In un tempo molto lontano, Empirea creò il mondo che era gestito da tre fratelli Achlev, Cael e Aren, l’unica femmina.
Con il tempo iniziarono i dissidi tra i tre fratelli fino a giungere al terribile epilogo: la morte di Aren per mano di Achlev che portò Cael, pazzo di dolore, a bandire la magia dal regno di Renalt e ad istituire il Tribunale, una sorta di Inquisizione volta a punire tutti coloro che la praticavano (o ne erano sospettati).
Nel presente in cui si svolge la storia, non c’è solo Renalt, però, esiste anche il fatato regno di Achlev dove la magia è praticata e ben accetta da tutti: un regno che, a differenza dell’altro, prospera ed è privo di terrore o clima di sospetto.
Aurelia vive a Renalt: è la principessa del regno ma viene costantemente bullizzata e derisa poiché è sospettata di praticare in segreto la stregoneria.
Un bel giorno viene deciso che sia Aurelia a dover sposare il principe del regno di Achlev, Valentin, andando così a rafforzare il rapporto tra i due regni.
Aurelia è contenta perché sa che ad Achlev la magia è consentita e finalmente potrà trovare un vero e proprio maestro da cui imparare.
La sera di gala in cui viene annunciato l’imminente fidanzamento, però, si rivela una vera e propria trappola: in seguito a un rocambolesco attentato alla sua vita, Aurelia è costretta a scappare con Toris, il Gran Magistrato del Tribunale.
Purtroppo per lei, però, Toris è malvagio e, invece di accompagnarla nel regno di Achlev (dove si entra solo su invito, pena la morte), la aggredisce fino a quando lei riesce a scappare con la sua bellissima cavalla bianca.
Toris ha ordito una trama per entrare ad Achlev presentando sua figlia Lisette come Aurelia, la principessa, e a quest’ultima non resta altro che provare a combattere la maledizione delle porte di Achlev (che sta distruggendo il regno magico) e a salvare ciò che resta della sua famiglia con la magia, l’amore e tanta, tanta determinazione.

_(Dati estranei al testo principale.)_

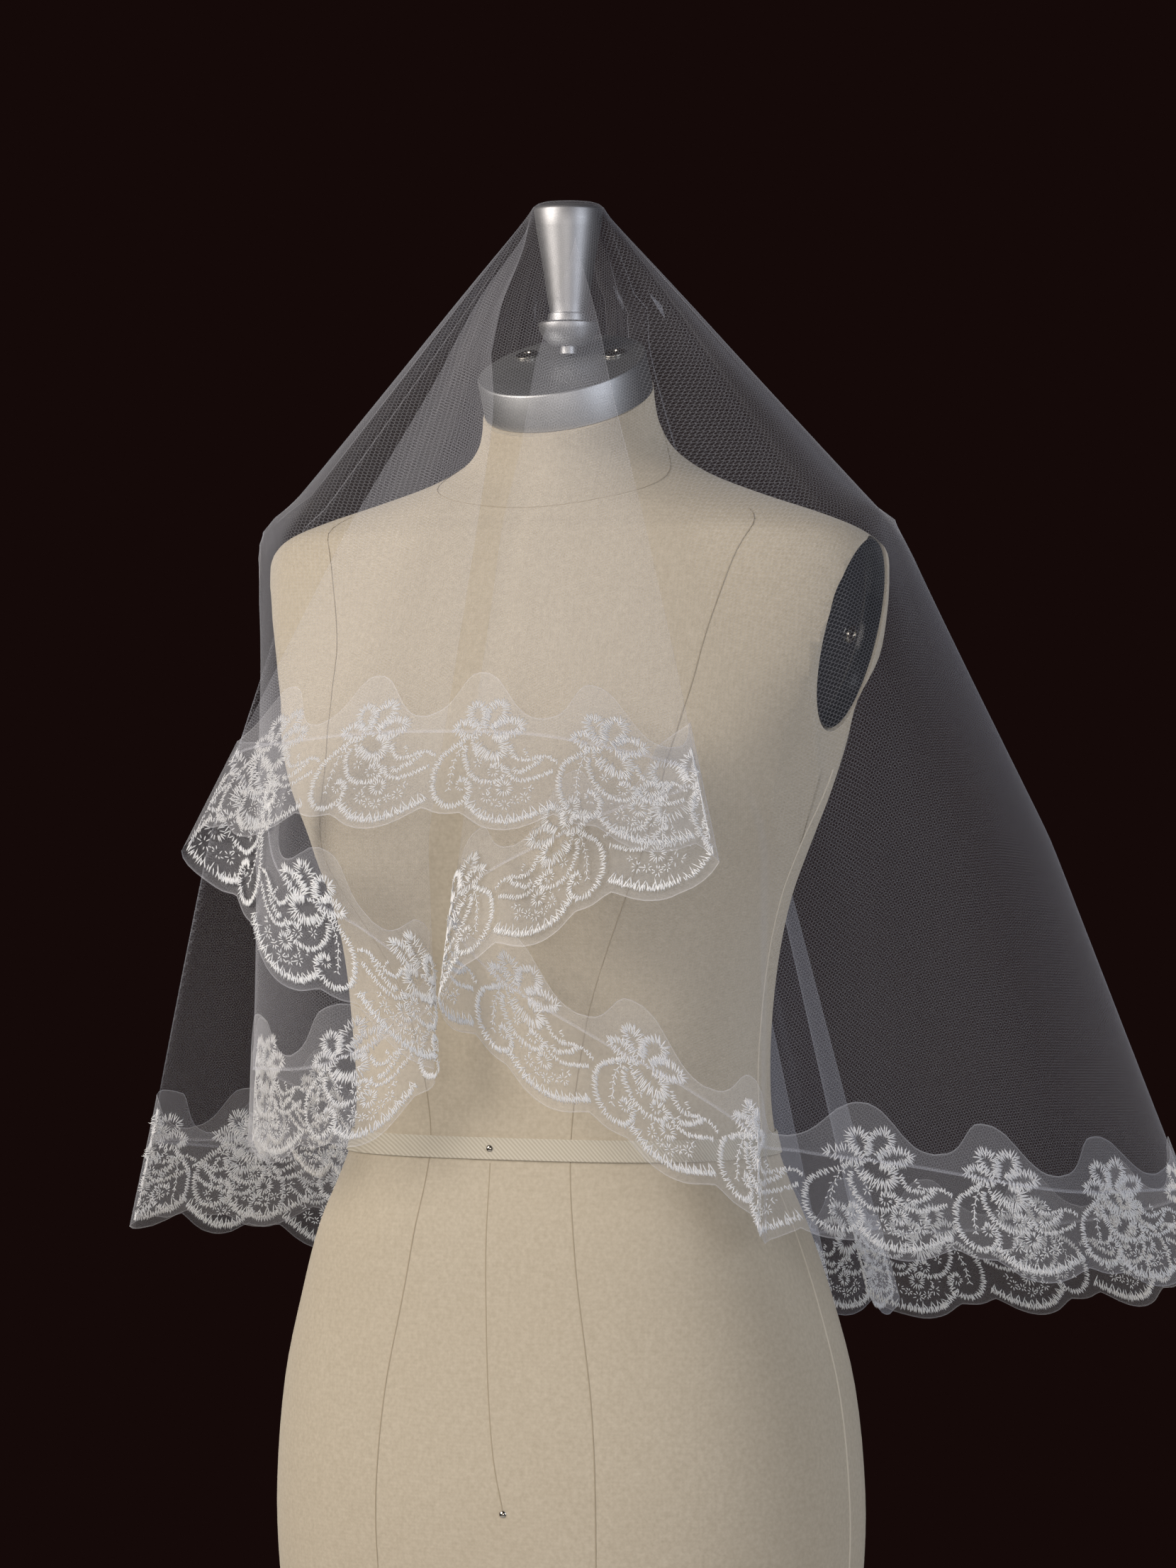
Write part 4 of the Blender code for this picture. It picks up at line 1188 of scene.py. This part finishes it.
def build_embroidery():
    """Satin stitches of every repeat, as a few pieces that follow the hem."""
    middles, ways, lengths = motif_stitches()
    wobble = np.random.default_rng(THREAD_SEED)
    tree = stitch_tree()
    made = []
    per_piece = math.ceil(REPEATS / STITCH_PIECES)
    for start in range(0, REPEATS, per_piece):
        repeats = np.arange(start, min(start + per_piece, REPEATS))
        count = len(middles)
        middle = np.tile(middles, (len(repeats), 1))
        middle = middle + wobble.normal(0, PLACE_SPREAD, middle.shape)
        places = np.repeat(repeats, count) + middle[:, 0] / CHART_WIDTH
        rises = middle[:, 1] * MM
        way = np.tile(ways, (len(repeats), 1))
        way = way + wobble.normal(0, TURN_SPREAD, way.shape)
        uneven = wobble.uniform(1 - LENGTH_SPREAD, 1 + LENGTH_SPREAD, len(rises))
        length = np.tile(lengths, len(repeats)) * uneven * MM
        point, along, up, normal = sewn_on(places, rises)
        direction = along * way[:, :1] + up * way[:, 1:]
        guide = mesh_object("stitch_places", point.tolist(), [])
        for name, values in (("along", direction), ("normal", normal), ("length", length)):
            point_values(guide.data, name, values)
        sewing = guide.modifiers.new("sewing", "NODES")
        sewing.node_group = tree
        sewing[socket_of(tree, "Thread width")] = STITCH_WIDTH
        sewing[socket_of(tree, "Thread height")] = STITCH_HEIGHT
        sewing[socket_of(tree, "Material")] = THREAD
        piece = evaluated(guide, f"embroidery_{len(made) + 1}")
        made.append(finished(piece, THREAD, "embroidered_organza"))
    return made


# The dress form.
def form_point(azimuth, height, proud=0.0):
    """Points on the bodice, or outside it by the given length."""
    lean = np.radians(form_row(height)[:, -1])
    flat = compass(azimuth) * (form_reach(azimuth, height) * MM + proud)[:, None]
    rise = flat[:, 1] * np.tan(lean)
    return np.column_stack([flat, WAIST_Z + height * MM + rise])


def arm_place(side):
    """Middle of an arm plate's plane, with its own X pointing out of the form."""
    lean = Matrix.Rotation(ARM_LEAN, 4, "Y")
    if side < 0:
        lean = Matrix.Rotation(math.pi, 4, "Z") @ lean
    return Matrix.Translation((side * ARM_MIDDLE_X, ARM_MIDDLE_Y, ARM_MIDDLE_Z)) @ lean


def cutter(name, mesh_maker, place):
    """Object that cuts the bodice and is removed afterwards."""
    mesh = bpy.data.meshes.new(name)
    shape = bmesh.new()
    mesh_maker(shape)
    shape.to_mesh(mesh)
    shape.free()
    made = add_object(name, mesh)
    made.matrix_world = place
    return made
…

Aurelia è una vera e propria eroina e Fiore di sangue rappresenta una bildung riuscita che la porta a diventare, da bambina sola e isolata, una donna matura e pronta a tutto per salvare i suoi cari.
La vicenda, tratta in maniera fantasiosa da una fiaba dei Grimm, è costruita in maniera eccellente: il mondo rappresentato è tipicamente fantasy, con grandi suggestioni medievali e fatate, l’introspezione (cosa rara in questo genere di romanzi) ha una sua parte non certo fondamentale ma molto emozionante, soprattutto nell’analisi del rapporto tra i fratelli, Aurelia e Conrad, uniti nell’infanzia e oltremodo divisi a causa dell’influenza negativa di Toris sulla mente del bambino.
Aurelia è per tutti una reietta poiché non avrebbe nemmeno dovuto sopravvivere secondo la tradizione di Renalt che obbligava i padri ad uccidere o far sparire le figlie femmine e, poi, perché porta con sé il potere della magia del sangue, una speciale dote soprannaturale che vediamo spesso tra le pagine e che viene esaltata dalla Sanguifoglia, un fiore dotato di poteri salvifici e curativi.
La storia d’amore, ovviamente, è presente e, almeno inizialmente, vede come protagonisti Aurelia e Zan, una persona vicina al Re di Achlev che, però, si svelerà veramente solo verso la fine.
Questo sentimento tenero e delicato è forse la nota più fresca di un romanzo che, invece, molto spesso tratteggia scene crude e anche molto cupe.
Lo stile di Crystal Smith non ha delle caratteristiche particolari: non è ampolloso né troppo naif ma risulta, invece, molto efficace soprattutto nelle scene più al cardiopalma.
Nessuno, leggendo il finale, si aspetterebbe che fosse una trilogia poiché non vi è presente nessun cliffhanger e, anzi, la storia sembra assolutamente conclusa in tutti i suoi risvolti.
Fiore di sangue è adatto a chi ama il mondo fantasy, le storie di streghe e le magie; ma non lascia indifferenti coloro che apprezzano nella lettura tematiche anche sociali e psicologiche poiché è un romanzo con una discreta profondità.